Out of the three companies, perhaps BP PLC should be the most concerned with its debt levels and ability to provide shareholders profits based on their investments. This is due to its impending courtroom verdicts and the expected hike in fee payments to the affected parties. Though the company's debt/equity level is fairly manageable right now, I expect it to bring down its debt/equity ratio further, after the sale of its TNK asset to Rosneft. Most importantly, BP has a stellar yield, which makes it undoubtedly a dividend investor's favorite. Another point of concern for BP is the aging reserves it has, as it only replaced 6% of its 2012 oil production.
Suncor on the other hand, has the least impressive yield of the three, but makes up for it on the back of a strong EPS over the past 3 years. Large reserves and high production will always allow Suncor to take the lead in growth as long as it controls its costs. However, the company's ROE needs to be improved for continued interest, and this means its ability to turn its endless reserves into shareholder profit instead of the mergers and acquisitions route.
Lastly, Occidental Petroleum could perhaps do better by divesting riskier assets, such as those in Libya and Yemen, which witness uncertainty and instability. Out of its competing stocks, Occidental has an advantage of offering a decent yield while continuing with an impressive EPS, even at a time when its stock has been having a tumultuous ride toward the bottom.
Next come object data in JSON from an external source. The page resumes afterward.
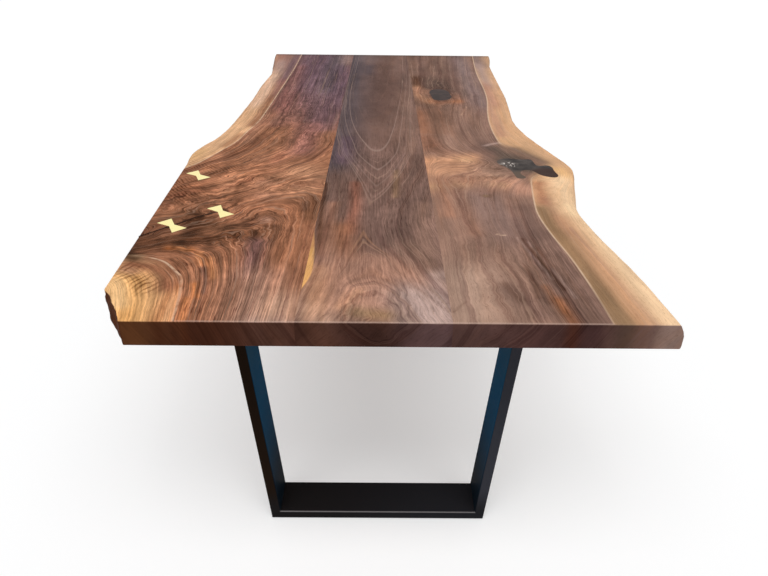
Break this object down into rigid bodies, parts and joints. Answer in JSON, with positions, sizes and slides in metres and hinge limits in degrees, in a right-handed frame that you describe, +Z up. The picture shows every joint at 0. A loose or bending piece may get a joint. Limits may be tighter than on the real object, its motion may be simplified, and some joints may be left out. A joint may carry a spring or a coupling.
{
  "type": "live edge dining table",
  "caption": "Dining table with a natural edge slab top, let in brass keys and filled knots, on two trapezoid frames of flat steel tube.",
  "frame": {"origin": "on the floor under the middle of the table", "axes": "+X across to the right of the end that faces the camera, +Y along the table away from it, +Z up"},
  "size_m": [1.1396, 2.54, 0.762],
  "materials": {
    "walnut": "oiled satin",
    "brass": "polished flush",
    "black_resin": "satin",
    "tenon_wood": "raw",
    "black_steel": "satin black powder coat",
    "fastener_steel": "black oxide",
    "insert_steel": "zinc plated",
    "pad": "matte"
  },
  "bodies": {
    "root": {"left_slab": "walnut", "centre_board": "walnut", "right_slab": "walnut", "left_seam_tenons": "tenon_wood", "right_seam_tenons": "tenon_wood", "bow_tie_front": "brass", "bow_tie_middle": "brass", "bow_tie_rear": "brass", "crack_fill": "black_resin", "near_knot_fill": "black_resin", "far_knot_fill": "black_resin", "front_channel": "black_steel", "middle_channel": "black_steel", "rear_channel": "black_steel", "front_left_upright": "black_steel", "front_right_upright": "black_steel", "front_foot_bar": "black_steel", "front_leg_plate": "black_steel", "front_leg_glides": "pad", "front_leg_bolts": "fastener_steel", "front_leg_washers": "fastener_steel", "front_leg_inserts": "insert_steel", "rear_left_upright": "black_steel", "rear_right_upright": "black_steel", "rear_foot_bar": "black_steel", "rear_leg_plate": "black_steel", "rear_leg_glides": "pad", "rear_leg_bolts": "fastener_steel", "rear_leg_washers": "fastener_steel", "rear_leg_inserts": "insert_steel", "channel_bolts": "fastener_steel", "channel_washers": "fastener_steel", "channel_inserts": "insert_steel"}
  },
  "joints": []
}
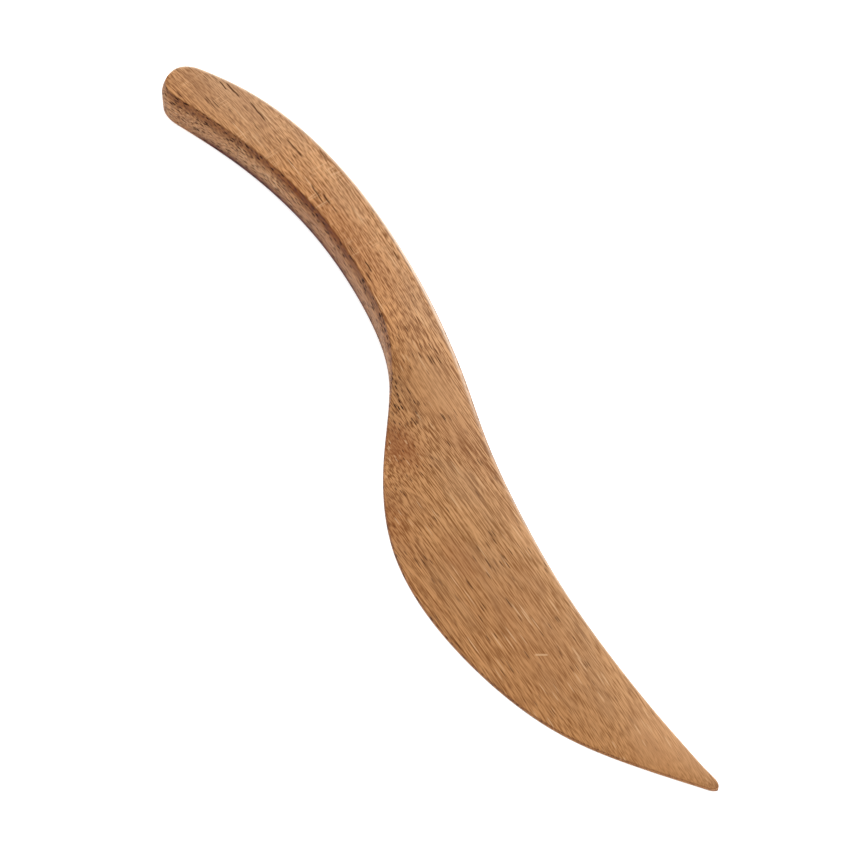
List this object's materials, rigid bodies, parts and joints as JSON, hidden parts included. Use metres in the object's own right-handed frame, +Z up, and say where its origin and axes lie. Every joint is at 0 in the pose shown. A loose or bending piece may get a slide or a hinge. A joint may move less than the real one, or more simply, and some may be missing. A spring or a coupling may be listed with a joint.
{
  "type": "clay modelling tool",
  "caption": "Hand-held wooden clay knife: a curved squarish handle flows through a narrow neck into a broad pointed blade with a thin belly edge.",
  "frame": {"origin": "centre of the bounding box in plan, on the flat back that the tool lies on", "axes": "+X from the butt of the handle to the tip of the blade, +Y towards the spine, +Z up through the thickness"},
  "size_m": [0.2004, 0.0436, 0.0102],
  "materials": {
    "hardwood": "sanded reddish-brown hardwood with a thin oil finish, straight grain along the tool"
  },
  "bodies": {
    "root": {"carved_wood_tool": "hardwood"}
  },
  "joints": []
}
That being said, the company does have strong credentials to boast about, as its cash flow continues to increase yearly.
Morningstar provides the following ratings for the three listed stocks: SU - 13/17 buy, 3/17 outperform, 1/17 hold. BP - 4/10 buy, 1/10 outperform, 5/10 hold. OXY - 3/6 buy, 1/6 outperform, 2/6 hold.
I expect Suncor and BP to both be good for investors at this point in time because of their strong production potential. I like Suncor in particular, as it is fueled by speculatory buying as well as a strong showing in growth, and also BP, as it looks to buy back shares and resolve its long standing problems in the Gulf. Both these stocks would fit right into any organic growth oriented portfolio.